Stated task: Output the material below in its entirety, exactly as given.

Supplied material:
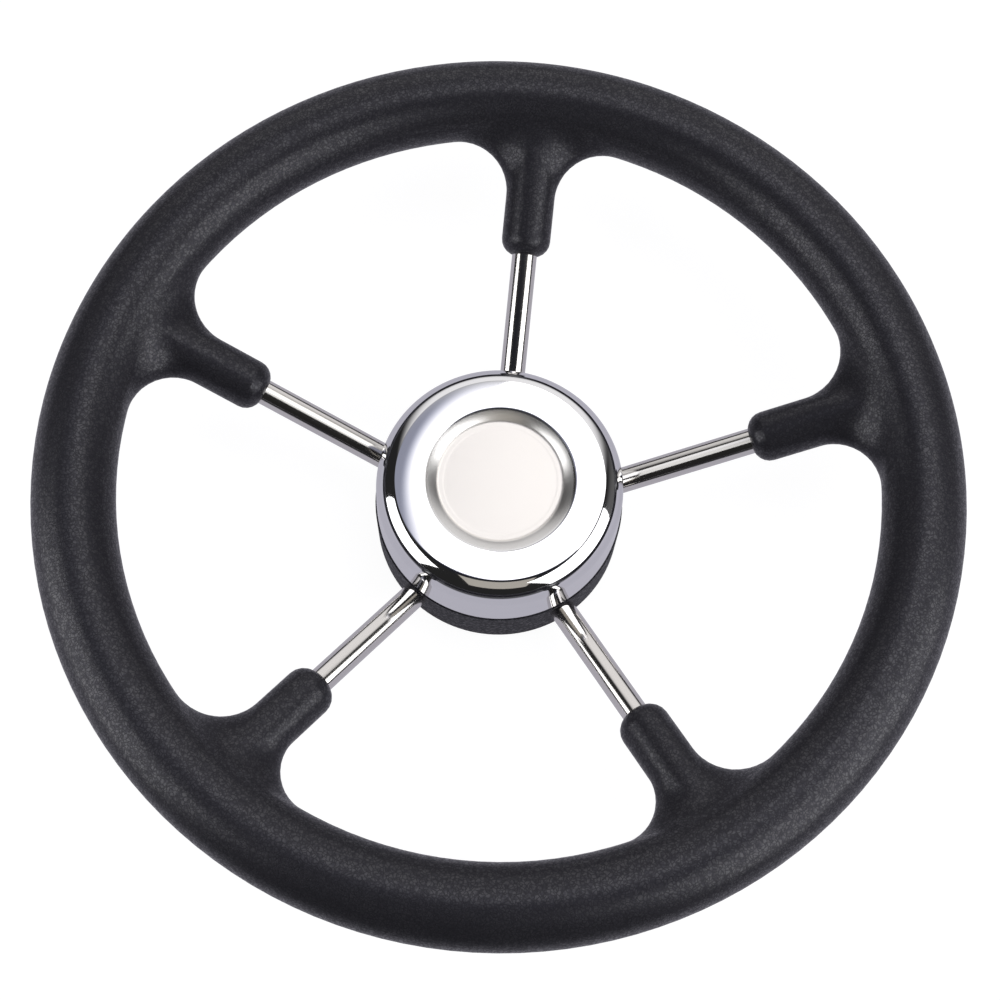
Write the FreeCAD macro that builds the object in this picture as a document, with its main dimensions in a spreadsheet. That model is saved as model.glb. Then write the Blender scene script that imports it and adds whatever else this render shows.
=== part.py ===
# Five-spoke boat steering wheel: stainless rods welded between a taper-bored boss and a steel ring,
# with a moulded foam grip on the ring, a moulded foam base round the boss and a pressed steel cap.
# The wheel's axis is +Z, towards the driver. The origin is the centre of the boss's back face.
# The first spoke runs along +Y and the others follow clockwise, seen by the driver.
import FreeCAD, Part
import math
import os
import Sketcher

doc = FreeCAD.newDocument("SteeringWheel")

# Driving sizes, in millimetres and degrees
sheet = doc.addObject("Spreadsheet::Sheet", "Sizes")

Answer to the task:
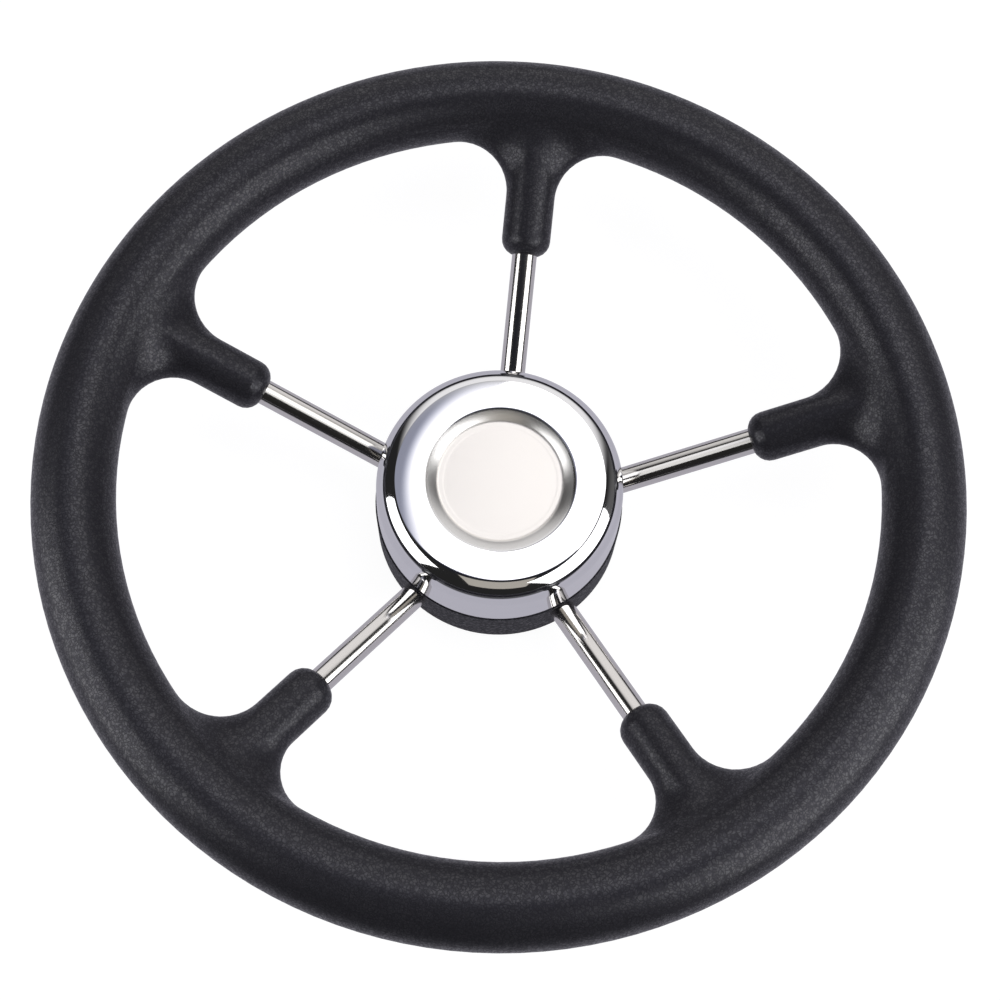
Write the FreeCAD macro that builds the object in this picture as a document, with its main dimensions in a spreadsheet. That model is saved as model.glb. Then write the Blender scene script that imports it and adds whatever else this render shows.
=== part.py ===
# Five-spoke boat steering wheel: stainless rods welded between a taper-bored boss and a steel ring,
# with a moulded foam grip on the ring, a moulded foam base round the boss and a pressed steel cap.
# The wheel's axis is +Z, towards the driver. The origin is the centre of the boss's back face.
# The first spoke runs along +Y and the others follow clockwise, seen by the driver.
import FreeCAD, Part
import math
import os
import Sketcher

doc = FreeCAD.newDocument("SteeringWheel")

# Driving sizes, in millimetres and degrees
sheet = doc.addObject("Spreadsheet::Sheet", "Sizes")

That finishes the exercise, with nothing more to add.